2.6 Caffeine and your metabolism.

Caffeine increases the level of circulating fatty acids. This has been shown to increase the oxidation of these fuels, hence enhancing fat oxidation. Caffeine has been used for years by runners and endurance people to enhance fatty acid metabolism. It's particularly effective in those who are not habitual users.

Caffeine is not an appetite suppressant. It does affect metabolism, though it is a good question whether its use truly makes any difference during a diet. The questionable rationale for its original inclusion in diet pills was to make a poor man's amphetamine-like preparation from the non-stimulant sympathomimetic phenylpropanolamine and the stimulant caffeine. (That you end up with something very non-amphetamine like is neither here nor there.) The combination drugs were called "Dexatrim" or Dexa-whosis (as in Dexedrine) for a reason, namely, to assert its similarity in the minds of prospective buyers. However, caffeine has not been in OTC diet pills for many years per order of the FDA, which stated that there was no evidence of efficacy for such a combination.

From Goodman and Gilman's The Pharmacological Basis of Therapeutics:

 

Caffeine in combination with an analgesic, such as aspirin, is widely used in the treatment of ordinary types of headache. There are few data to substantiate its efficacy for this purpose.

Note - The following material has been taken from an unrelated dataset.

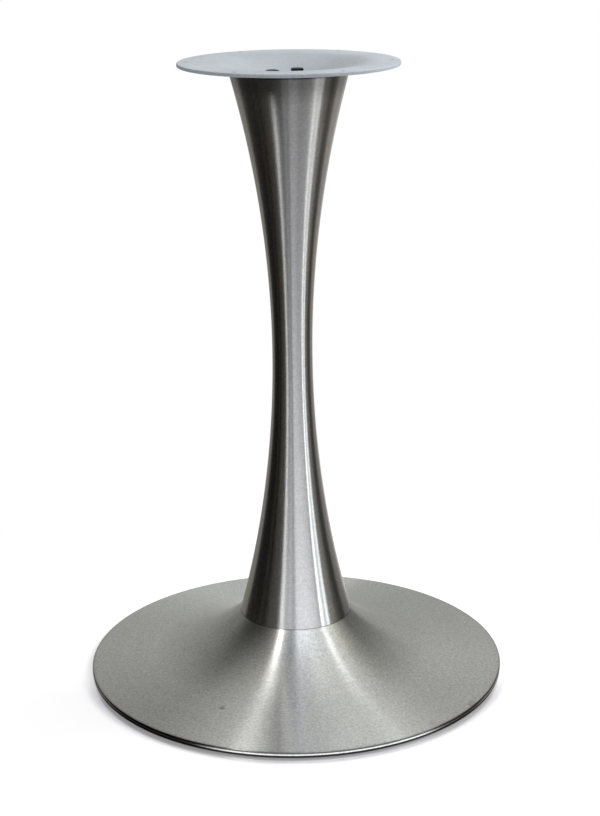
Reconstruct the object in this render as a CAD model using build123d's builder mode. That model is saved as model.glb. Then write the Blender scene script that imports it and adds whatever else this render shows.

Caffeine is also used in combination with an ergot alkaloid in the treatment of migrane (Chapter 39).

Ergotamine is usually administered orally (in combination with caffeine) or sublingually [...] If a patient cannot tolerate ergotamine orally, rectal administration of a mixture of caffeine and ergotamine tartarate may be attempted.

The bioavailability [of ergotamine] after sublingual administration is also poor and is often inadequate for therapeutic purposes [...] the concurrent administration of caffeine (50-100 mg per mg of ergotamine) improves both the rate and extent of absorption [...] However, there is little correspondence between the concentration of ergotamine in plasma and the intensity or duration of therapeutic or toxic effects.

Caffeine enhances the action of the ergot alkaloids in the treatment of migrane, a discovery that must be credited to the sufferers from the disease who observed that strong coffee gave symptomatic relief, especially when combined with the ergot alkaloids. As mentioned, caffeine increases the oral and rectal absorption of ergotamine, and it is widely believed that this accounts for its enhancement of therapeutic effects.

Nowadays most of researchers believe that the stimulatory actions are attributable to the antagonism of the adenosine. Agonists at the adenosine receptors produce sedation while antagonists at these sites, like caffeine and theophylline induce stimulation, and what is even more important, the latter substance also reverse agonists-induced symptoms of sedation, thus indicating that this effects go through these receptors.

Another possibility, however, is that methylxanthines enhance release of excitatory aminoacids, like glutamate and aspartate, which are the main stimulatory neurotransmitters in the brain.

As to the side effects: methylxanthines inhibit protective activity of common antiepileptic drugs in exptl. animals in doses comparable to those used in humans when correction to the surface area is made. It should be underlined, that although tolerance develop to the stimulatory effects of theo or caffeine when administered on a chronic base, we found no tolerance to the above effects . This hazardous influence was even enhanced over time. Therefore, it should be emphasized that individuals suffering from epilepsy should avoid, or at least reduce consumption of coffee and other caffeine-containing beverages.